In the early hours of the morning on May 13, 1974, a convoy of Native Americans from the Kahnawake and Akwesasne Mohawk reservations in Quebec crossed the border and made their way south, more or less following the tributaries of the St. Lawrence River, into the foothills of the Adirondacks.

Accounts vary, but there were at least a few dozen cars and a school bus full of young children. At Eagle Bay, a small hamlet between Inlet and Old Forge in the central Adirondacks, the group dispatched a couple of scouts to see if anyone was present at Moss Lake, a former summer camp for girls that had recently been turned over to the state. It was still dark when they arrived. Old camp buildings, large wooden structures with stone fireplaces built in the 1920s, were visible along the shoreline. But the 612-acre property was vacant.

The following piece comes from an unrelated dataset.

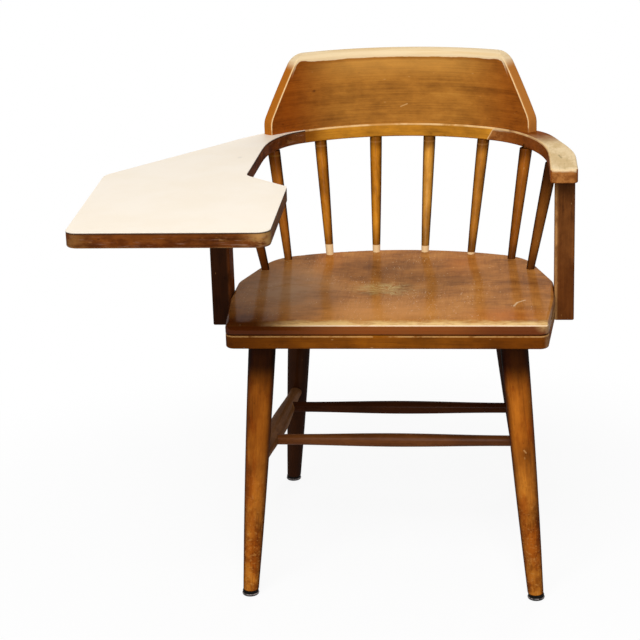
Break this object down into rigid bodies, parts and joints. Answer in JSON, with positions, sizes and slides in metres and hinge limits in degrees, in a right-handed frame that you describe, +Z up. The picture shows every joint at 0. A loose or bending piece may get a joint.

With little fanfare, the Mohawks moved in. They had come to reclaim a small part of their ancestral homeland, roughly nine million acres of land stretching across much of northeastern New York State into Vermont and Quebec. The Mohawks have long referred to this territory as Ganienkeh, which means “Land of the Flint,” and this was the name they gave the Moss Lake encampment. It was a provocative gesture and an indication that the occupation—or repossession, as the Mohawks called it—was about more than any single piece of land. It was, in many ways, an attempt to reckon with a past that those in the region had spent little time contemplating.

One of six member nations of the Iroquois Confederacy, the Mohawks have a long history of inhabiting parts of what is now the Adirondacks and surrounding areas. The confederacy dates back to at least the 15th century and, according to several scholars, served as a model of governance for early European colonists. Ultimately the Mohawks, who fought on the side of the British during the Revolutionary War, were pushed out of their traditional homeland—referred to as the “Mohawk Valley” to this day—and forced to settle along the US-Canadian border and farther west. Subsequent treaties, many of which the Mohawk argue were illegally brokered, turned over enormous tracts of land to the state. In 1797 Joseph Brant, a Mohawk who had served as a British military officer and whose sister was married to the British superintendent of Indian Affairs, signed a treaty giving New York State about nine million acres of land, including Moss Lake, for the paltry sum of $1,500. The Iroquois Confederacy has never formally acknowledged the agreement.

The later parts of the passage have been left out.